C'est un épisode tragique qui s'est déroulé dans le quartier Saint-Martin, à la limite du quartier Mailloles, ce 22 juillet 1970. De nos jours, l'endroit est un centre commercial au sud de Perpignan. Quelques commerces sont installés sur le site, qui ne laisse aujourd'hui pas imaginer qu'il fut autrefois le lieu d'implantation d'une impressionnante usine de stockage de gaz pour la ville.

Explosion de gaz à Perpignan en juillet 1970
L'histoire commence en 1844, lorsque la municipalité de Perpignan décide de remplacer l'éclairage public à base d'huile par du gaz naturel. Plus pratique et plus moderne, le gaz naturel nécessitait quelques aménagements importants dans l'urbanisme de la ville, dont la construction d'usines de stockage et l'établissement de conduites, qui étaient particulièrement visibles. Une première usine de stockage fut construite au bout de l'actuelle rue Cabrit, près de l'avenue de Grande-Bretagne. C'est pour y accéder qu'on fit percer la rue Lulli, baptisée ainsi depuis 1931. Avant, elle était connue sous l'appellation "Chemin du gaz". Ce dépôt initial, qui avait trois cuves, fut déplacé en 1917 près de la briqueterie Chefdebien, entre Saint-Martin et Mailloles. C'est ici que se déroula cette histoire qui marqua les Perpignanais pour longtemps.
Nous sommes donc le 22 juillet 1970, dans l'usine de stockage de Saint-Martin. Ce jour-là, une opération banale de transvasement de gaz d'une citerne de 45 tonnes installée sur un wagon (il y avait des voies de chemin de fer à cette époque) vers une cuve a lieu. Les ouvriers d'EDF-GDF aperçurent alors un flexible se rompre et projeter des fines gouttelettes de gaz dans l'atmosphère. Évidemment, ce mélange de gouttelettes et d'oxygène était très inflammable, et le débit, estimé ultérieurement à 8 kg de gaz par seconde, était de nature à provoquer un accident grave. Les secouristes furent aussitôt appelés, les pompiers arrivèrent également, et un cordon de sécurité fut établi.

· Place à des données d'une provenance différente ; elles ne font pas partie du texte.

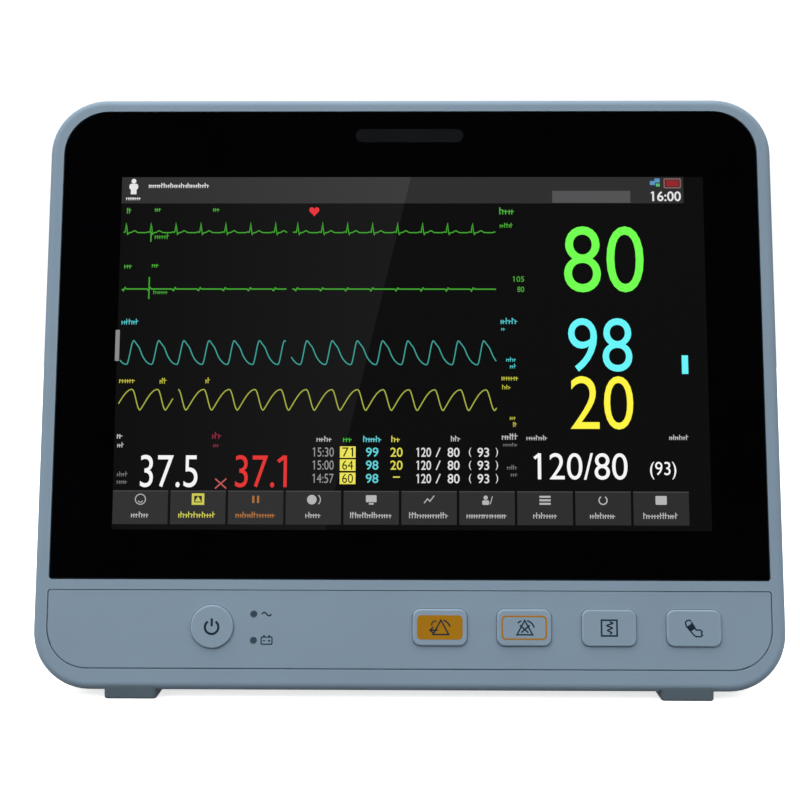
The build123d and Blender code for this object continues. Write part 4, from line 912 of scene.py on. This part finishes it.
# ---------------------------------------------------------------- floor, light and camera
FLOOR_HALF = 6.0  # half the side of the floor, in metres
FLOOR_GREY = 0.93
FLOOR_GLOW = 0.72
DOME_RADIUS = 5.8
SKY_HEIGHTS = (0.05, 0.55)  # height of the direction where the world's light starts and is full
SKY_STRENGTHS = (0.02, 1.65)
LAMPS = (  # name, place and height of the target in metres, size in metres, power in watts
    ("top_softbox", (-0.25, -0.15, 1.1), 0.10, (1.0, 0.8), 5.5),
    ("left_fill", (-1.0, -0.9, 0.7), 0.12, (0.8, 0.8), 4.5),
    ("right_fill", (1.1, -0.8, 0.5), 0.12, (0.6, 0.8), 1.5),
)
CAMERA_PLACE = (2.75, -546.37, 133.10)  # in mm
CAMERA_TURNS = (-2.68, -0.70, 0.06)  # pitch, yaw and roll in degrees
CAMERA_SENSOR = 36.0
CAMERA_LENS = 59.6


def studio_object(name, mesh, material):
    """An object from a bmesh that lights nothing else."""
    data = bpy.data.meshes.new(name)
    mesh.to_mesh(data)
    mesh.free()
    data.materials.append(material)
    item = bpy.data.objects.new(name, data)
    bpy.context.scene.collection.objects.link(item)
    item.visible_diffuse = False
    return item


def build_floor():
    """A pale floor that takes the part's shadow and glows, so that it fades into the white behind."""
    mesh = bmesh.new()
    bmesh.ops.create_grid(mesh, x_segments=2, y_segments=2, size=FLOOR_HALF)
    material, shader = new_material("pale_floor")
    shader.inputs["Base Color"].default_value = (FLOOR_GREY, FLOOR_GREY, FLOOR_GREY, 1.0)
    shader.inputs["Roughness"].default_value = 0.9
    shader.inputs["Emission Color"].default_value = (1.0, 1.0, 1.0, 1.0)
    shader.inputs["Emission Strength"].default_value = FLOOR_GLOW
    floor = studio_object("floor", mesh, material)


def build_backdrop_dome():
    """A white dome behind everything, which neither lights nor is mirrored."""
    mesh = bmesh.new()
    bmesh.ops.create_uvsphere(mesh, u_segments=48, v_segments=24, radius=DOME_RADIUS)
    dome = studio_object("backdrop", mesh, lit("backdrop_white", (1.0, 1.0, 1.0)))
    dome.visible_glossy = False
    dome.visible_transmission = False
    dome.visible_shadow = False


def build_world():
    """White light that grows from the horizon up, is dark below it, and isn't mirrored."""
    world = bpy.data.worlds.new("studio")
    bpy.context.scene.world = world
    world.use_nodes = True
    tree = world.node_tree
    place = tree.nodes.new("ShaderNodeTexCoord")
    split = tree.nodes.new("ShaderNodeSeparateXYZ")
    ramp = tree.nodes.new("ShaderNodeMapRange")
    ramp.inputs["From Min"].default_value, ramp.inputs["From Max"].default_value = SKY_HEIGHTS
    ramp.inputs["To Min"].default_value, ramp.inputs["To Max"].default_value = SKY_STRENGTHS
    tree.links.new(place.outputs["Generated"], split.inputs["Vector"])
    tree.links.new(split.outputs["Z"], ramp.inputs["Value"])
    tree.links.new(ramp.outputs["Result"], tree.nodes["Background"].inputs["Strength"])
    tree.nodes["Background"].inputs["Color"].default_value = (1.0, 1.0, 1.0, 1.0)
    world.cycles_visibility.glossy = False


def area_light(name, place, target_height, size, power):
    """A rectangular lamp that points at the middle of the part, target_height above the floor."""
    light = bpy.data.lights.new(name, "AREA")
    light.shape = "RECTANGLE"
    light.size, light.size_y = size
    light.energy = power
    lamp = bpy.data.objects.new(name, light)
    lamp.location = place
    aim = Vector((0, 0, target_height)) - Vector(place)
    lamp.rotation_euler = aim.to_track_quat("-Z", "Y").to_euler()
    bpy.context.scene.collection.objects.link(lamp)


def build_camera():
    """A camera 55 cm in front of the centre, a little above it, that looks slightly down."""
    place = Vector(CAMERA_PLACE) * MM
    pitch, yaw, roll = (math.radians(a) for a in CAMERA_TURNS)
    forward = Vector((math.sin(yaw) * math.cos(pitch), math.cos(yaw) * math.cos(pitch), math.sin(pitch)))
    right = Vector((math.cos(yaw), -math.sin(yaw), 0))
    up = right.cross(forward)
    side = right * math.cos(roll) + up * math.sin(roll)
    top = up * math.cos(roll) - right * math.sin(roll)
    data = bpy.data.cameras.new("camera")
    data.sensor_width = CAMERA_SENSOR
    data.lens = CAMERA_LENS
    camera = bpy.data.objects.new("camera", data)
    camera.matrix_world = Matrix.Translation(place) @ Matrix((side, top, -forward)).transposed().to_4x4()
    bpy.context.scene.collection.objects.link(camera)
    bpy.context.scene.camera = camera


# The standard transform keeps the screen colours as saturated as they are lit.
bpy.context.scene.view_settings.view_transform = "Standard"
build_floor()
build_backdrop_dome()
build_world()
for name, place, target_height, size, power in LAMPS:
    area_light(name, place, target_height, size, power)
build_camera()
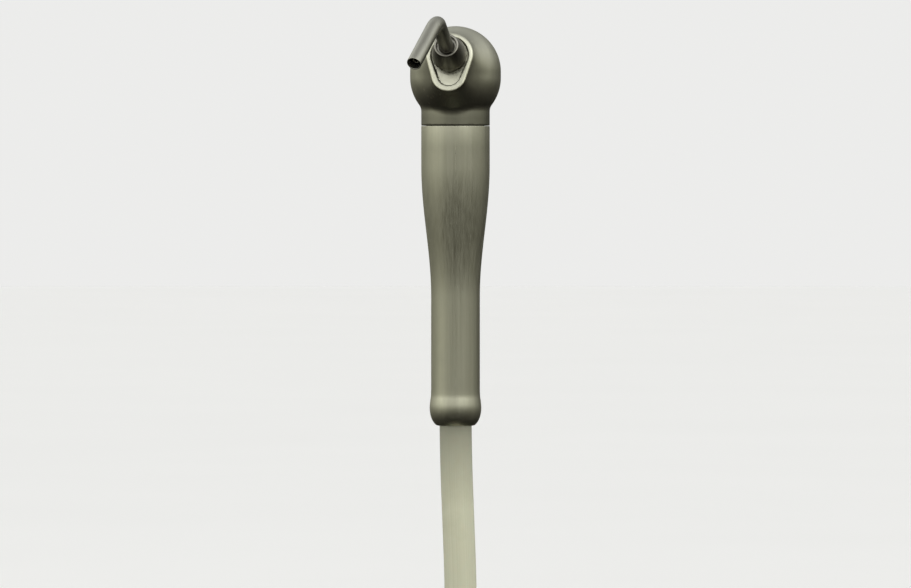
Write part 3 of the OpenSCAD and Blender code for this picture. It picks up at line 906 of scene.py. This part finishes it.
def satin(name, colour, roughness, lay=(1, 1, 0.02), streaks=0.05, smudge=0.06, worn=1.25, painted_shade_heights=None):
    """Brushed metal: fine lay lines, cloudy handling marks, brighter worn edges and, where heights are
    given, painted shade darkening the metal below them.
    """
    s = Shader(name, colour, roughness, metallic=1.0)
    s.surface.inputs["Anisotropic"].default_value = 0.35
    lines = s.noise(2600, 3, lay)
    coarse = s.noise(700, 3, lay)
    cloud = s.noise(90, 3)
    spots = s.noise(420, 5)
    tone = s.mix(s.remap(coarse, 0.35, 0.65, 0, 1), shade(colour, 0.95), shade(colour, 1.04))
    tone = s.mix(s.remap(cloud, 0.4, 0.75, 0, 0.6), tone, shade(colour, 0.86))
    # Painted shade: below the given heights the metal is darkened to half its colour. This stands in for the
    # shade under the ball at the neck.
    if painted_shade_heights:
        height = s.add("ShaderNodeSeparateXYZ")
        s.link(s.object_co, height.inputs[0])
        painted_shade_mask = s.remap(height.outputs["Z"], painted_shade_heights[0], painted_shade_heights[1], 1, 0)
        painted_shade_mask = s.math("MULTIPLY", painted_shade_mask, s.remap(cloud, 0.2, 0.8, 0.8, 1.0))
        tone = s.mix(painted_shade_mask, tone, shade(colour, 0.5))
    edge = s.remap(s.add("ShaderNodeNewGeometry").outputs["Pointiness"], 0.52, 0.62, 0, 0.7)
    tone = s.mix(edge, tone, shade(colour, worn))
    brushed = s.remap(lines, 0.3, 0.7, roughness - streaks, roughness + streaks)
    rough = s.math("ADD", brushed, s.remap(cloud, 0.4, 0.7, 0, smudge))
    rough = s.math("ADD", rough, s.remap(spots, 0.62, 0.7, 0, 0.05))
    normal = s.bump(lines, 0.10, 0.02 * MM)
    normal = s.bump(coarse, 0.06, 0.05 * MM, normal)
    return s.finish(tone, rough, normal)


def turned(name, colour, roughness):
    """Machined metal with cutter marks and a little tarnish."""
    s = Shader(name, colour, roughness, metallic=1.0)
    marks = s.noise(1800, 2, (0.2, 0.2, 3))
    tarnish = s.noise(260, 4)
    tone = s.mix(s.remap(tarnish, 0.45, 0.7, 0, 0.7), shade(colour, 1.03), shade(colour, 0.7))
    cut = s.remap(marks, 0.3, 0.7, roughness - 0.05, roughness + 0.05)
    rough = s.math("ADD", cut, s.remap(tarnish, 0.45, 0.7, 0, 0.12))
    return s.finish(tone, rough, s.bump(marks, 0.12, 0.02 * MM))


def rubber(name, colour, roughness):
    """Moulded rubber: fine grain and a dusty bloom."""
    s = Shader(name, colour, roughness)
    grain = s.noise(3500, 3)
    bloom = s.noise(300, 4)
    tone = s.mix(s.remap(bloom, 0.4, 0.7, 0, 0.6), colour, shade(colour, 1.8))
    rough = s.remap(bloom, 0.3, 0.7, roughness - 0.06, roughness + 0.1)
    return s.finish(tone, rough, s.bump(grain, 0.25, 0.03 * MM))


def plastic(name, colour, roughness):
    """Moulded plastic: faint orange peel, scuffs and a shade lost where fingers rub."""
    s = Shader(name, colour, roughness)
    s.surface.inputs["Specular IOR Level"].default_value = 0.5
    peel = s.noise(1500, 2)
    cloud = s.noise(220, 4)
    scuff = s.noise(900, 6, (1, 0.15, 1))
    tone = s.mix(s.remap(cloud, 0.35, 0.7, 0, 1), shade(colour, 0.92), shade(colour, 1.08))
    tone = s.mix(s.remap(scuff, 0.62, 0.72, 0, 0.3), tone, shade(colour, 1.5))
    remapped_level = s.remap(cloud, 0.3, 0.7, roughness - 0.04, roughness + 0.05)
    rough = s.math("ADD", remapped_level, s.remap(scuff, 0.6, 0.7, 0, 0.15))
    return s.finish(tone, rough, s.bump(peel, 0.15, 0.03 * MM))


def hose_skin(name, colour):
    """Extruded hose jacket: die lines along its length, faint handling marks, a soft sheen and painted
    shadow darkening the first stretch below the grip.
    """
    s = Shader(name, colour, 0.5)
    s.surface.inputs["Specular IOR Level"].default_value = 0.4
    s.surface.inputs["Sheen Weight"].default_value = 0.08
    s.surface.inputs["Subsurface Weight"].default_value = 0.06
    s.surface.inputs["Subsurface Scale"].default_value = 0.004
    around = s.add("ShaderNodeAttribute", attribute_name="around").outputs["Vector"]
    die = s.noise(14, 4, (1, 1, 0.4), around)
    fine_die = s.noise(60, 3, (1, 1, 0.4), around)
    marks = s.noise(130, 5)
    speck = s.noise(2200, 2)
    tone = s.mix(s.remap(die, 0.35, 0.65, 0, 1), shade(colour, 0.95), shade(colour, 1.04))
    dull = (colour[0] * 0.86, colour[1] * 0.84, colour[2] * 0.8)
    tone = s.mix(s.remap(marks, 0.5, 0.75, 0, 0.5), tone, dull)
    tone = s.mix(s.remap(speck, 0.68, 0.78, 0, 0.25), tone, shade(colour, 0.7))
    # Painted shadow: over its first stretch out of the grip, the hose is darkened to half its colour, fading
    # out by 52 mm along. This stands in for the shadow beneath the grip.
    length_along = s.add("ShaderNodeSeparateXYZ")
    s.link(around, length_along.inputs[0])
    remapped_level = s.remap(length_along.outputs["Z"], 0.03, 0.052, 0.95, 0)
    tone = s.mix(remapped_level, tone, shade(colour, 0.5))
    worn = s.remap(marks, 0.3, 0.7, 0.44, 0.56)
    rough = s.math("ADD", worn, s.remap(fine_die, 0.3, 0.7, -0.03, 0.03))
    normal = s.bump(die, 0.2, 0.12 * MM)
    normal = s.bump(fine_die, 0.15, 0.03 * MM, normal)
    return s.finish(tone, rough, s.bump(speck, 0.08, 0.02 * MM, normal))


def webbing(name, colour):
    """Woven strap with a raised, fuzzy loop face."""
    s = Shader(name, colour, 0.85)
    s.surface.inputs["Sheen Weight"].default_value = 0.35
    s.surface.inputs["Sheen Roughness"].default_value = 0.5
    weave = s.add("ShaderNodeTexVoronoi")
    weave.inputs["Scale"].default_value = 1700
    s.link(s.object_co, weave.inputs["Vector"])
    fuzz = s.noise(2600, 4)
    patch = s.noise(180, 3)
    thread = weave.outputs["Distance"]
    tone = s.mix(s.remap(thread, 0, 0.6, 0, 1), shade(colour, 1.9), shade(colour, 0.6))
    tone = s.mix(s.remap(patch, 0.4, 0.7, 0, 0.5), tone, shade(colour, 1.3))
    normal = s.bump(thread, 0.6, 0.2 * MM)
    return s.finish(tone, s.remap(fuzz, 0.3, 0.7, 0.75, 0.95), s.bump(fuzz, 0.4, 0.1 * MM, normal))


METAL = (0.495, 0.49, 0.40)
MATERIALS = {
    # The head's metal is painted darker at the neck, fading out between 49 and 56 mm up. This is painted
    # shade under the ball.
    "satin_metal": satin("satin_metal", METAL, 0.36, painted_shade_heights=(0.049, 0.056)),
    "grip_metal": satin("grip_metal", METAL, 0.4, lay=(1, 1, 0.012), streaks=0.09),
    "nut_metal": satin("nut_metal", (0.25, 0.242, 0.215), 0.36, lay=(1, 0.03, 0.03)),
    "tip_metal": satin("tip_metal", (0.37, 0.365, 0.315), 0.36, lay=(1, 0.05, 0.3)),
    "stainless": turned("stainless", (0.60, 0.60, 0.58), 0.3),
    "spring_steel": turned("spring_steel", (0.50, 0.50, 0.50), 0.28),
    "brass": turned("brass", (0.70, 0.53, 0.26), 0.3),
    "seal_rubber": rubber("seal_rubber", (0.02, 0.02, 0.021), 0.55),
    "washer_plastic": plastic("washer_plastic", (0.70, 0.67, 0.56), 0.5),
    "air_cap": plastic("air_cap", (0.62, 0.62, 0.60), 0.35),
    "water_cap": plastic("water_cap", (0.045, 0.13, 0.32), 0.33),
    "air_tubing": plastic("air_tubing", (0.62, 0.54, 0.24), 0.4),
    "water_tubing": plastic("water_tubing", (0.10, 0.24, 0.45), 0.4),
    "hose_jacket": hose_skin("hose_jacket", (0.42, 0.42, 0.305)),
    "strap": webbing("strap", (0.03, 0.032, 0.036)),
}


def dress(piece, slot):
    piece.data.materials.clear()
    piece.data.materials.append(MATERIALS[slot])


for part in frame["record"]["subparts"]:
    dress(nodes[part["node"]], part["material_slot"])
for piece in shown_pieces():
    if "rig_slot" in piece:
        dress(piece, piece["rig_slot"])
dress(grip, "grip_metal")


# ---------------------------------------------------------------- stage and light
FLOOR_Z = cad_box[0].z - 0.03
FLOOR_R = 12.0


def make_floor():
    segments = 96
    turns = [2 * math.pi * k / segments for k in range(segments)]
    ring = [(FLOOR_R * math.cos(a), FLOOR_R * math.sin(a), FLOOR_Z) for a in turns]
    floor = new_object("floor", ring, [tuple(range(segments))])
    s = Shader("floor_paint", (0.9, 0.9, 0.89), 0.8)
    cloud = s.noise(3, 3)
    tone = s.mix(cloud, (0.895, 0.895, 0.885), (0.915, 0.915, 0.905))
    floor.data.materials.append(s.finish(tone, s.remap(cloud, 0, 1, 0.75, 0.85)))
    floor.visible_glossy = False


def make_light(name, place, size, power, glossy=True):
    """A soft panel that faces the grip. It shows in polished surfaces only where glossy is set."""
    data = bpy.data.lights.new(name, "AREA")
    data.shape = "RECTANGLE"
    data.size, data.size_y = size
    data.energy = power
    lamp = bpy.data.objects.new(name, data)
    bpy.context.scene.collection.objects.link(lamp)
    lamp.location = place
    lamp.rotation_mode = "QUATERNION"
    lamp.rotation_quaternion = (Vector((0, 0, 0.02)) - Vector(place)).to_track_quat("-Z", "Y")
    lamp.visible_glossy = glossy


def make_world():
    """Pale to the camera, bright to matt surfaces, and a studio's shades to polished ones."""
    world = bpy.data.worlds.new("studio")
    bpy.context.scene.world = world
    world.use_nodes = True
    tree = world.node_tree
    tree.nodes.clear()
    out = tree.nodes.new("ShaderNodeOutputWorld")
    direction = tree.nodes.new("ShaderNodeTexCoord").outputs["Generated"]
    split = tree.nodes.new("ShaderNodeSeparateXYZ")
    tree.links.new(direction, split.inputs[0])
    height = tree.nodes.new("ShaderNodeMapRange")
    height.inputs["From Min"].default_value = -1
    height.inputs["From Max"].default_value = 1
    tree.links.new(split.outputs["Z"], height.inputs["Value"])
    ramp_node = tree.nodes.new("ShaderNodeValToRGB")
    ramp = ramp_node.color_ramp
    shades = [
        (0.0, (0.02, 0.019, 0.016)), (0.25, (0.03, 0.028, 0.022)), (0.40, (0.10, 0.095, 0.075)),
        (0.5, (0.31, 0.31, 0.255)), (0.575, (0.62, 0.62, 0.53)), (0.68, (1.0, 1.0, 0.93)),
        (0.8, (1.25, 1.27, 1.25)), (0.9, (0.9, 0.91, 0.9)), (1.0, (0.5, 0.5, 0.5)),
    ]
    while len(ramp.elements) < len(shades):
        ramp.elements.new(0.5)
    for element, (at, colour) in zip(ramp.elements, shades):
        element.position = at
        element.color = (*colour, 1)
    tree.links.new(height.outputs["Result"], ramp_node.inputs["Fac"])
    glossy = tree.nodes.new("ShaderNodeBackground")
    tree.links.new(ramp_node.outputs["Color"], glossy.inputs["Color"])

    def lobe(towards, start, end, from_value, to_value):
        """A value that changes smoothly towards one direction; start and end are cosines."""
        dot = tree.nodes.new("ShaderNodeVectorMath")
        dot.operation = "DOT_PRODUCT"
        dot.inputs[1].default_value = Vector(towards).normalized()
        tree.links.new(direction, dot.inputs[0])
        share = tree.nodes.new("ShaderNodeMapRange")
        share.interpolation_type = "SMOOTHSTEP"
        share.inputs["From Min"].default_value = start
        share.inputs["From Max"].default_value = end
        share.inputs["To Min"].default_value = from_value
        share.inputs["To Max"].default_value = to_value
        tree.links.new(dot.outputs["Value"], share.inputs["Value"])
        return share.outputs["Result"]

    def combine(operation, first, second):
        node = tree.nodes.new("ShaderNodeMath")
        node.operation = operation
        tree.links.new(first, node.inputs[0])
        tree.links.new(second, node.inputs[1])
        return node.outputs[0]

    left = lobe((-0.9, -0.42, 0.1), 0.72, 0.97, 0.0, 0.8)
    right = lobe((0.55, -0.6, 0.65), 0.8, 0.98, 1.0, 2.2)
    behind = lobe((0.25, 1, 0), 0.45, 0.92, 1.0, 0.25)
    level = combine("MULTIPLY", combine("ADD", left, right), behind)
    tree.links.new(level, glossy.inputs["Strength"])
    pale = tree.nodes.new("ShaderNodeBackground")
    pale.inputs["Color"].default_value = (0.84, 0.84, 0.83, 1)
    soft = tree.nodes.new("ShaderNodeBackground")
    soft.inputs["Color"].default_value = (0.92, 0.92, 0.91, 1)
    path = tree.nodes.new("ShaderNodeLightPath")
    seen = tree.nodes.new("ShaderNodeMixShader")
    tree.links.new(path.outputs["Is Camera Ray"], seen.inputs["Fac"])
    tree.links.new(soft.outputs[0], seen.inputs[1])
    tree.links.new(pale.outputs[0], seen.inputs[2])
    mirrored = tree.nodes.new("ShaderNodeMixShader")
    tree.links.new(path.outputs["Is Glossy Ray"], mirrored.inputs["Fac"])
    tree.links.new(seen.outputs[0], mirrored.inputs[1])
    tree.links.new(glossy.outputs[0], mirrored.inputs[2])
    tree.links.new(mirrored.outputs[0], out.inputs["Surface"])


make_floor()
make_world()
make_light("overhead", (0.15, -0.35, 0.9), (0.6, 0.5), 5, glossy=False)
make_light("front_panel", (-0.35, -0.9, 0.62), (0.5, 0.35), 0.6)
make_light("right_panel", (0.9, -0.3, 0.3), (0.3, 0.7), 0.9, glossy=False)
bpy.context.scene.view_settings.view_transform = "Standard"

L'étincelle arriva par un malheureux coup du destin, comme souvent : c'est au moment de l'accident qu'une locomotive de Chefdebien passa. Le diesel qui alimentait son moteur s'enflamma à cause du gaz répandu, et ce fut l'embrasement. La locomotive fut abandonnée par les deux cheminots, qui durent traverser une partie du gaz enflammé. Ils décédèrent malheureusement dans l'accident. Peu après, alors que les secours s'organisaient, la citerne du wagon explosa sous l'effet de la chaleur. Deux pompiers furent soufflés par l'explosion. Grièvement brûlés, ils furent pris en charge par les secouristes, qui les transportèrent à l'hôpital pour grands brûlés de Montpellier, où ils furent soignés. Le paysage de Perpignan évolua alors : une colonne de fumée s'éleva verticalement à 200 m d'altitude, puisqu'il faisait un jour sans vent, et elle était visible à 20 km à la ronde. Mais un problème grave apparut : le site possédait de nombreuses citernes de gaz qui risquaient d'exploser à leur tour si l'on ne parvenait pas à circonscrire le feu rapidement. Et on ne rigolait pas à ce moment : on parle de deux réservoirs de 100 m³, deux sphères de 500 m³, un réservoir de 4000 m³ et un super-réservoir de 10 000 m³ !
Deux gazomètres s'enflammèrent, provoquant un geyser de flammes sortant de leurs soupapes. Les pompiers s'activèrent et parvinrent à refroidir les citernes suffisamment pour éviter qu'elles n'explosent. Pendant ce temps, leurs collègues réussirent à éteindre un gazomètre, puis l'autre, et les différents foyers d'incendie furent circonscrits. Un cordon de sécurité encore plus grand fut mis en place. Les 400 m autour de l'usine furent complètement évacués, y compris la maison de retraite et les résidences de Saint-Martin.
Alors qu'au journal de 13 h on annonçait aucune mort et 25 blessés, la fin de la journée verra un bilan plus lourd être annoncé : 2 morts, 49 blessés dont 4 grièvement. 23 d'entre eux étaient de simples passants, victimes de l'explosion. Cette explosion a fait de nombreux dégâts dans le quartier : les vitres furent soufflées, les infrastructures légères détruites, et même les vitraux de l'église de Bon-Secours furent réduits en miettes !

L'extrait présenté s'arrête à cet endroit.